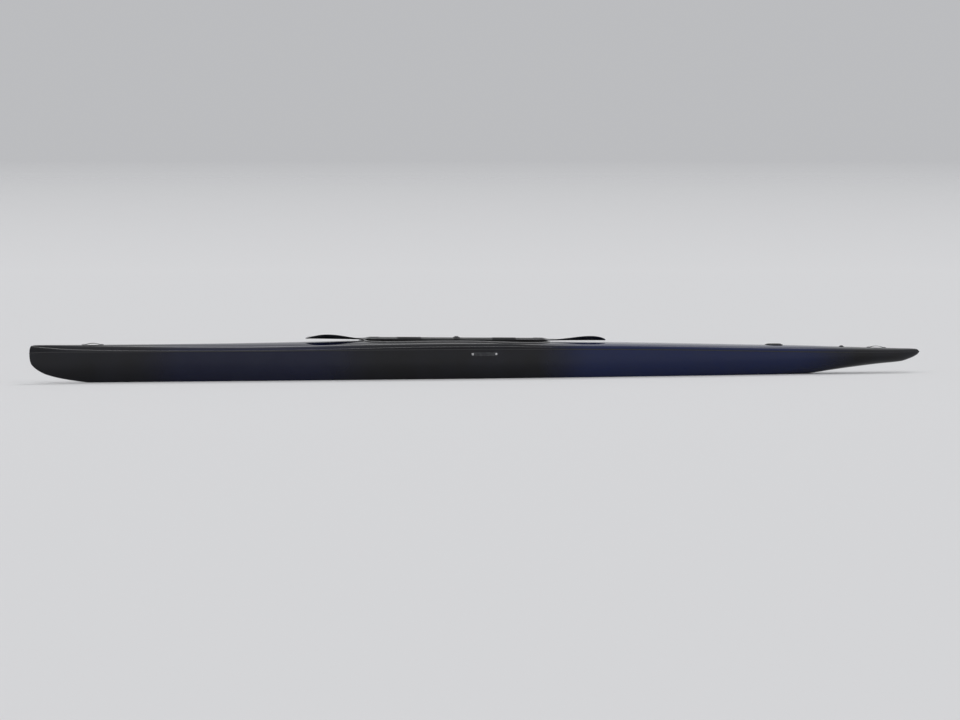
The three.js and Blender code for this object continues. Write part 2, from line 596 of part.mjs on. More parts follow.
function addPaddle() {
  const paddle = new THREE.Group();
  const middleZ = rest.aft.z + Math.tan(paddleSlope) * (PADDLE.centre - rest.aft.x);
  paddle.position.set(PADDLE.centre, 0, middleZ);
  paddle.rotation.y = -paddleSlope;
  boat.add(paddle);
  add("paddle_shaft", lengthways(SHAFT_RADIUS, 2 * (throat + SOCKET.overlap) - GAP), "carbon", paddle);
  const [lever, side] = [CLAMP.lever / 2, CLAMP.leverWidth / 2];
  const clamp = solid(lengthways(SHAFT_RADIUS + CLAMP.wall, CLAMP.length))
    .add(box(-lever, lever, -side, side, SHAFT_RADIUS, SHAFT_RADIUS + CLAMP.leverRise))
    .subtract(solid(lengthways(SHAFT_RADIUS + GAP, WIDE_OPEN)));
  add("paddle_clamp", clamp, "plastic", paddle);
  const sleeveLength = SOCKET.length + SOCKET.overlap;
  const boreLength = 80;
  const sleeve = lengthways(SHAFT_RADIUS + SOCKET.wall, sleeveLength)
    .translate(SOCKET.overlap - sleeveLength / 2, 0, 0);
  const bore = lengthways(SHAFT_RADIUS + GAP, boreLength).translate(SOCKET.overlap - boreLength / 2, 0, 0);
  const blade = solid(bladeGeometry()).add(solid(sleeve)).subtract(solid(bore)).translate([throat, 0, 0]);
  add("paddle_blade_fore", blade, "carbon", paddle);
  add("paddle_blade_aft", blade.mirror([1, 0, 0]), "carbon", paddle);
}

addHull();
addCockpitFittings();
addBailer();
addFootboard();
addFootStrap();
addHandles();
addDeckFittings();
addRudder();
addPaddle();

export default boat;
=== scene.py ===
# %% [markdown]
# # A surf ski, dressed around its fixed frame
# A surf ski is a long, narrow racing kayak that is sat on and not in: a sealed shell of thin laminate
# with a moulded cockpit, a fin that the feet steer, and a double-bladed paddle. The frame holds its
# solids with plain faces. Each step below gives one of them the skin, the seams and the finish of the
# real thing. Everything is in metres: +X points to the bow, +Y to port and +Z up, and z = 0 is the
# waterline.

# %% The fixed frame
import math

import bmesh
import bpy
import numpy as np
from mathutils import Euler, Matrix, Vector


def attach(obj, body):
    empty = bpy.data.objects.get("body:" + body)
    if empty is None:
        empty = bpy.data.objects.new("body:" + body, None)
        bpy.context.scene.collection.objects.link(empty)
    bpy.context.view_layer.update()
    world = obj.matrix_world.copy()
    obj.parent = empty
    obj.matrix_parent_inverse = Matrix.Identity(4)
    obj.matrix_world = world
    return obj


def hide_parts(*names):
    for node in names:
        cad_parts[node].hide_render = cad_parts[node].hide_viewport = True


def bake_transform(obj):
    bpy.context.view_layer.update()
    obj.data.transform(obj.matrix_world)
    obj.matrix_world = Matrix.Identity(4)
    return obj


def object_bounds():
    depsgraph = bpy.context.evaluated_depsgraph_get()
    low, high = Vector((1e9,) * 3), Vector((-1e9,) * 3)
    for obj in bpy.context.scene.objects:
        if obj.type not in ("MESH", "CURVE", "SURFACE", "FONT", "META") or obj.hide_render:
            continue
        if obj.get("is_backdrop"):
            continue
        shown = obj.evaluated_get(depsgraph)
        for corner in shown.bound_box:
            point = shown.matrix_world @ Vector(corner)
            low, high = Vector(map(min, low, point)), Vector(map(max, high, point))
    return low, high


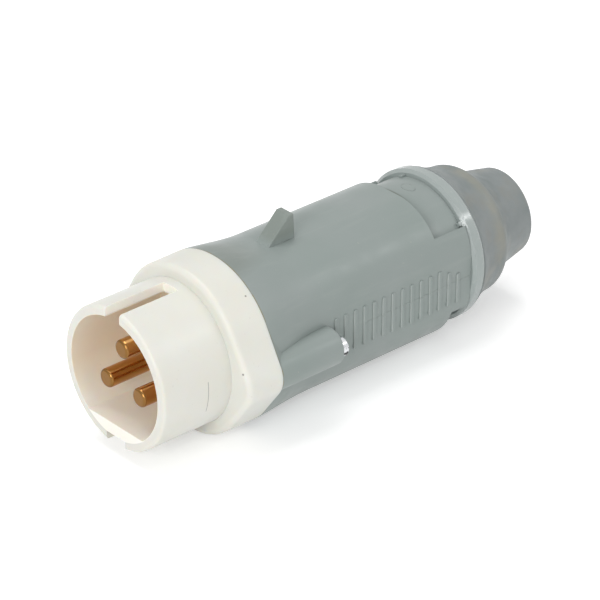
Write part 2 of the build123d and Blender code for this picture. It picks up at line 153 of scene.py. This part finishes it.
# Colours of the grey handle
HANDLE_GREY = (0.268, 0.312, 0.296)
HANDLE_PALE = (0.288, 0.325, 0.314)
HOOK_GREY = (0.222, 0.252, 0.228)
RUBBED_GREY = (0.345, 0.378, 0.362)
PALE_SCRAPS = (0.42, 0.42, 0.36)
OCHRE_FLASH = (0.270, 0.225, 0.110)
# painted shade: the recess colour darkens the corner at the front of the neck's recess, where the step shades
# the neck
RECESS_SHADE = (0.105, 0.120, 0.090)
MARK_SHADE = (0.150, 0.175, 0.160)
# painted highlight: the rib-edge colour lightens each rib's front-facing edge
RIB_EDGE_HIGHLIGHT = (0.420, 0.458, 0.440)

# Colours of the hard ring and of the soft boot
RING_GREY = (0.325, 0.370, 0.358)
RING_PALE = (0.350, 0.390, 0.380)
RING_WORN = (0.430, 0.460, 0.440)
BOOT_GREY = (0.205, 0.233, 0.231)
BOOT_PALE = (0.262, 0.284, 0.284)
BOOT_STAIN = (0.255, 0.255, 0.228)
BOOT_YELLOWED = (0.330, 0.312, 0.245)

# Colours of the metals and of the inner pieces
BRASS = (0.700, 0.385, 0.140)
BRASS_TARNISHED = (0.560, 0.270, 0.085)
BRASS_END = (0.235, 0.120, 0.036)
ZINC = (0.74, 0.75, 0.76)
ZINC_DULL = (0.58, 0.60, 0.62)
# painted reflection: the near-black of the screws stands in for dark surroundings reflected in the zinc
DARK_REFLECTION = (0.035, 0.035, 0.035)
RUBBER_BLACK = (0.022, 0.022, 0.024)
RUBBER_BLOOM = (0.050, 0.050, 0.052)
NATURAL_PLASTIC = (0.56, 0.56, 0.52)
NATURAL_CLOUD = (0.48, 0.48, 0.44)

# Studio: name, place, size and power of each lamp, what they face, and the pale ground and world
LAMPS = (
    ("key_lamp", (-0.25, 0.05, 1.25), 0.9, 7.2),
    ("front_lamp", (0.60, -1.25, 0.60), 0.6, 9.0),
    ("side_lamp", (1.25, 0.25, 0.20), 0.8, 2.0),
    ("rear_lamp", (0.72, 0.86, 0.80), 0.12, 1.0),
)
LAMP_AIM = (0.0, 0.07, 0.0)
WHITE = (1.0, 1.0, 1.0, 1.0)
WORLD_STRENGTH = 0.46
FLOOR_HALF_SIZE = 6.0
FLOOR_COLOUR = (0.92, 0.92, 0.92, 1.0)
FLOOR_ROUGHNESS = 0.9
FLOOR_GLOW = 0.36

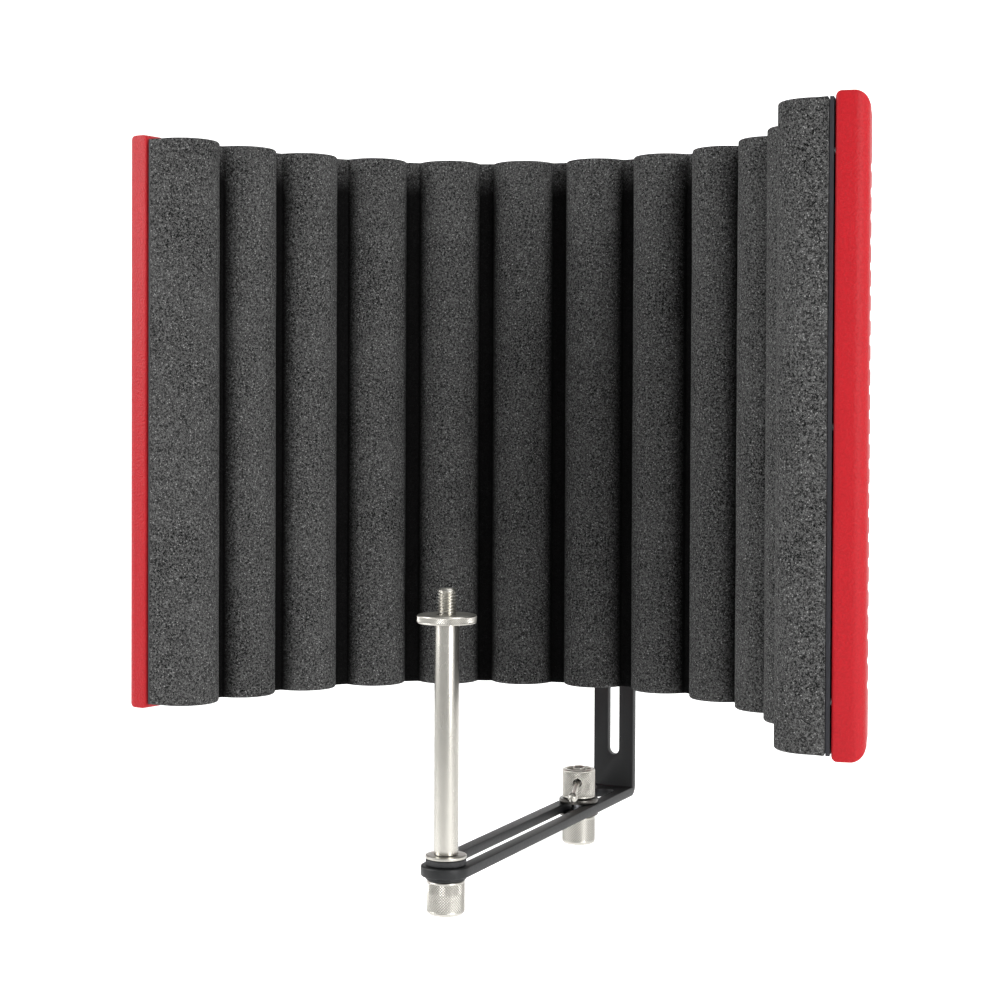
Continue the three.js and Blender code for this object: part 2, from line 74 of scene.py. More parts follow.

**Objective:** Go through the records above and set each one down exactly, please.

**Finished exercise:**
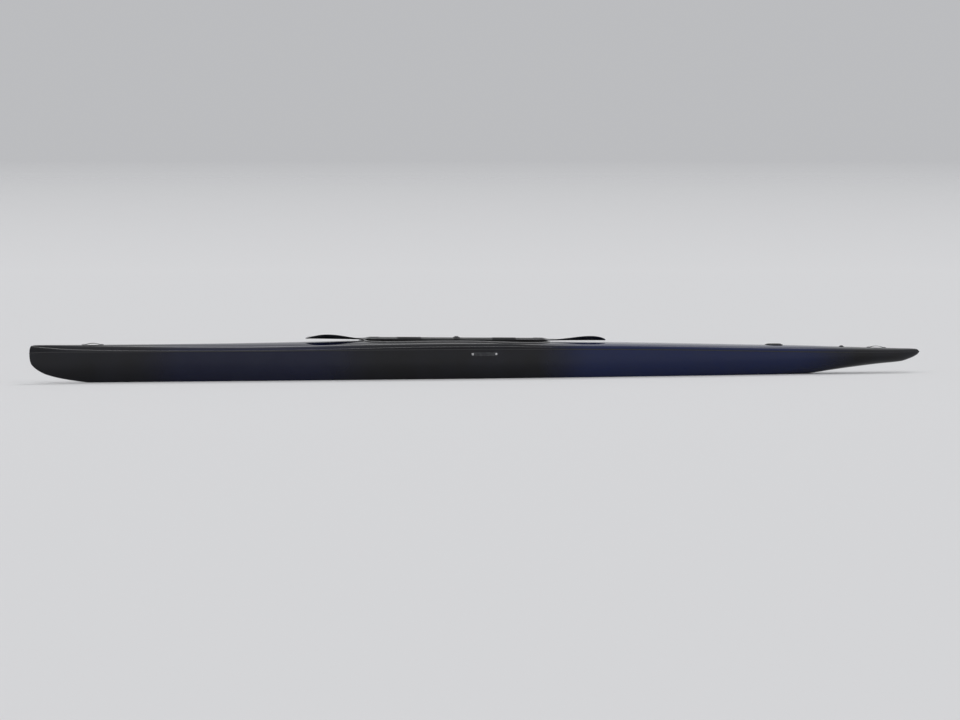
The three.js and Blender code for this object continues. Write part 2, from line 596 of part.mjs on. More parts follow.
function addPaddle() {
  const paddle = new THREE.Group();
  const middleZ = rest.aft.z + Math.tan(paddleSlope) * (PADDLE.centre - rest.aft.x);
  paddle.position.set(PADDLE.centre, 0, middleZ);
  paddle.rotation.y = -paddleSlope;
  boat.add(paddle);
  add("paddle_shaft", lengthways(SHAFT_RADIUS, 2 * (throat + SOCKET.overlap) - GAP), "carbon", paddle);
  const [lever, side] = [CLAMP.lever / 2, CLAMP.leverWidth / 2];
  const clamp = solid(lengthways(SHAFT_RADIUS + CLAMP.wall, CLAMP.length))
    .add(box(-lever, lever, -side, side, SHAFT_RADIUS, SHAFT_RADIUS + CLAMP.leverRise))
    .subtract(solid(lengthways(SHAFT_RADIUS + GAP, WIDE_OPEN)));
  add("paddle_clamp", clamp, "plastic", paddle);
  const sleeveLength = SOCKET.length + SOCKET.overlap;
  const boreLength = 80;
  const sleeve = lengthways(SHAFT_RADIUS + SOCKET.wall, sleeveLength)
    .translate(SOCKET.overlap - sleeveLength / 2, 0, 0);
  const bore = lengthways(SHAFT_RADIUS + GAP, boreLength).translate(SOCKET.overlap - boreLength / 2, 0, 0);
  const blade = solid(bladeGeometry()).add(solid(sleeve)).subtract(solid(bore)).translate([throat, 0, 0]);
  add("paddle_blade_fore", blade, "carbon", paddle);
  add("paddle_blade_aft", blade.mirror([1, 0, 0]), "carbon", paddle);
}

addHull();
addCockpitFittings();
addBailer();
addFootboard();
addFootStrap();
addHandles();
addDeckFittings();
addRudder();
addPaddle();

export default boat;
=== scene.py ===
# %% [markdown]
# # A surf ski, dressed around its fixed frame
# A surf ski is a long, narrow racing kayak that is sat on and not in: a sealed shell of thin laminate
# with a moulded cockpit, a fin that the feet steer, and a double-bladed paddle. The frame holds its
# solids with plain faces. Each step below gives one of them the skin, the seams and the finish of the
# real thing. Everything is in metres: +X points to the bow, +Y to port and +Z up, and z = 0 is the
# waterline.

# %% The fixed frame
import math

import bmesh
import bpy
import numpy as np
from mathutils import Euler, Matrix, Vector


def attach(obj, body):
    empty = bpy.data.objects.get("body:" + body)
    if empty is None:
        empty = bpy.data.objects.new("body:" + body, None)
        bpy.context.scene.collection.objects.link(empty)
    bpy.context.view_layer.update()
    world = obj.matrix_world.copy()
    obj.parent = empty
    obj.matrix_parent_inverse = Matrix.Identity(4)
    obj.matrix_world = world
    return obj


def hide_parts(*names):
    for node in names:
        cad_parts[node].hide_render = cad_parts[node].hide_viewport = True


def bake_transform(obj):
    bpy.context.view_layer.update()
    obj.data.transform(obj.matrix_world)
    obj.matrix_world = Matrix.Identity(4)
    return obj


def object_bounds():
    depsgraph = bpy.context.evaluated_depsgraph_get()
    low, high = Vector((1e9,) * 3), Vector((-1e9,) * 3)
    for obj in bpy.context.scene.objects:
        if obj.type not in ("MESH", "CURVE", "SURFACE", "FONT", "META") or obj.hide_render:
            continue
        if obj.get("is_backdrop"):
            continue
        shown = obj.evaluated_get(depsgraph)
        for corner in shown.bound_box:
            point = shown.matrix_world @ Vector(corner)
            low, high = Vector(map(min, low, point)), Vector(map(max, high, point))
    return low, high


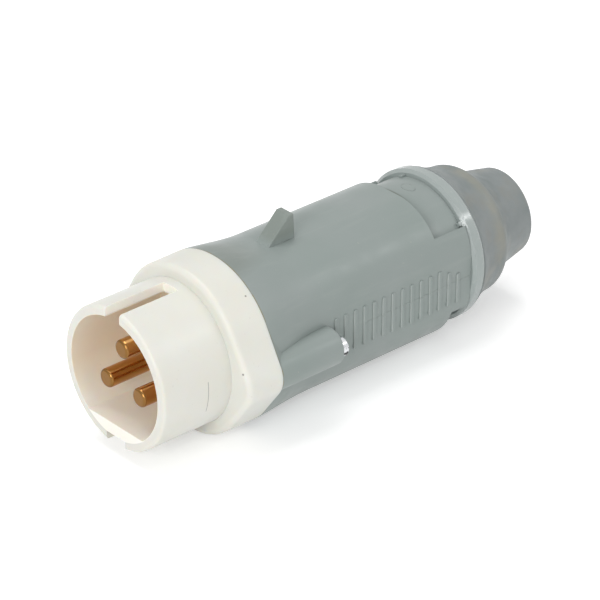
Write part 2 of the build123d and Blender code for this picture. It picks up at line 153 of scene.py. This part finishes it.
# Colours of the grey handle
HANDLE_GREY = (0.268, 0.312, 0.296)
HANDLE_PALE = (0.288, 0.325, 0.314)
HOOK_GREY = (0.222, 0.252, 0.228)
RUBBED_GREY = (0.345, 0.378, 0.362)
PALE_SCRAPS = (0.42, 0.42, 0.36)
OCHRE_FLASH = (0.270, 0.225, 0.110)
# painted shade: the recess colour darkens the corner at the front of the neck's recess, where the step shades
# the neck
RECESS_SHADE = (0.105, 0.120, 0.090)
MARK_SHADE = (0.150, 0.175, 0.160)
# painted highlight: the rib-edge colour lightens each rib's front-facing edge
RIB_EDGE_HIGHLIGHT = (0.420, 0.458, 0.440)

# Colours of the hard ring and of the soft boot
RING_GREY = (0.325, 0.370, 0.358)
RING_PALE = (0.350, 0.390, 0.380)
RING_WORN = (0.430, 0.460, 0.440)
BOOT_GREY = (0.205, 0.233, 0.231)
BOOT_PALE = (0.262, 0.284, 0.284)
BOOT_STAIN = (0.255, 0.255, 0.228)
BOOT_YELLOWED = (0.330, 0.312, 0.245)

# Colours of the metals and of the inner pieces
BRASS = (0.700, 0.385, 0.140)
BRASS_TARNISHED = (0.560, 0.270, 0.085)
BRASS_END = (0.235, 0.120, 0.036)
ZINC = (0.74, 0.75, 0.76)
ZINC_DULL = (0.58, 0.60, 0.62)
# painted reflection: the near-black of the screws stands in for dark surroundings reflected in the zinc
DARK_REFLECTION = (0.035, 0.035, 0.035)
RUBBER_BLACK = (0.022, 0.022, 0.024)
RUBBER_BLOOM = (0.050, 0.050, 0.052)
NATURAL_PLASTIC = (0.56, 0.56, 0.52)
NATURAL_CLOUD = (0.48, 0.48, 0.44)

# Studio: name, place, size and power of each lamp, what they face, and the pale ground and world
LAMPS = (
    ("key_lamp", (-0.25, 0.05, 1.25), 0.9, 7.2),
    ("front_lamp", (0.60, -1.25, 0.60), 0.6, 9.0),
    ("side_lamp", (1.25, 0.25, 0.20), 0.8, 2.0),
    ("rear_lamp", (0.72, 0.86, 0.80), 0.12, 1.0),
)
LAMP_AIM = (0.0, 0.07, 0.0)
WHITE = (1.0, 1.0, 1.0, 1.0)
WORLD_STRENGTH = 0.46
FLOOR_HALF_SIZE = 6.0
FLOOR_COLOUR = (0.92, 0.92, 0.92, 1.0)
FLOOR_ROUGHNESS = 0.9
FLOOR_GLOW = 0.36

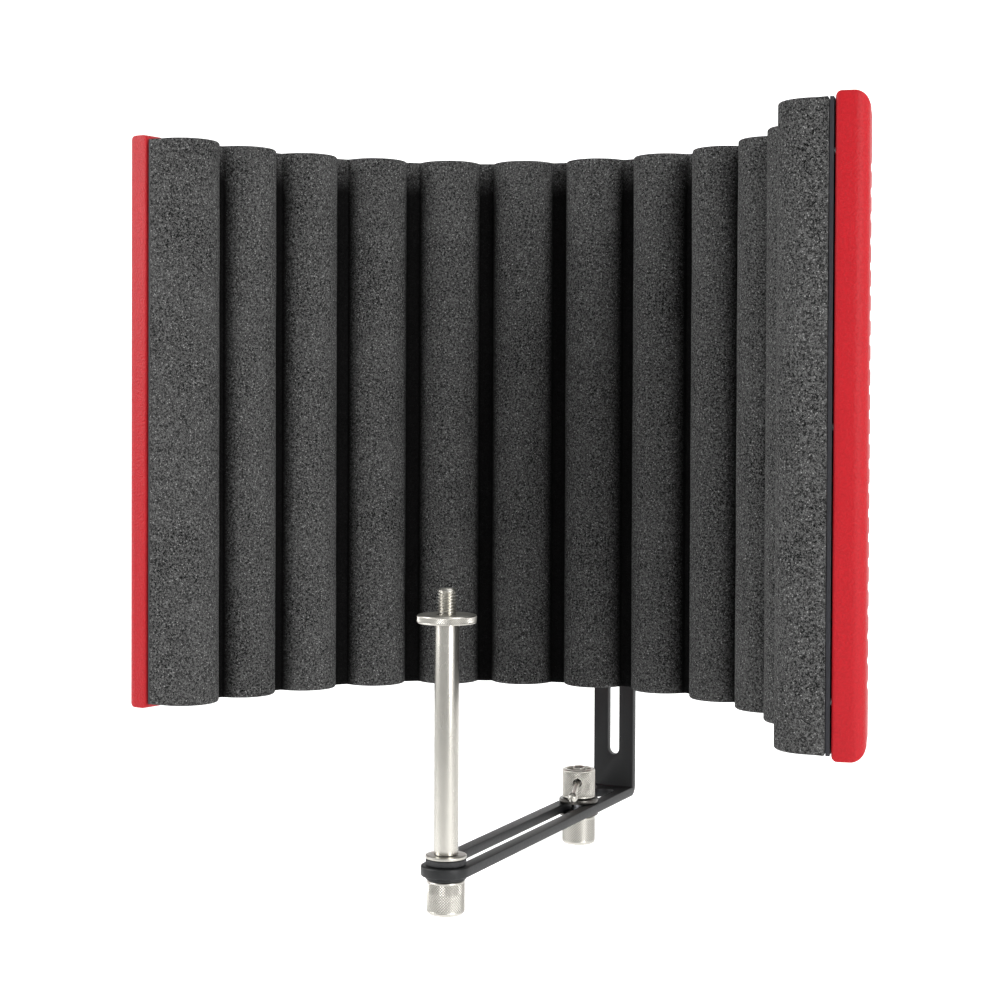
Continue the three.js and Blender code for this object: part 2, from line 74 of scene.py. More parts follow.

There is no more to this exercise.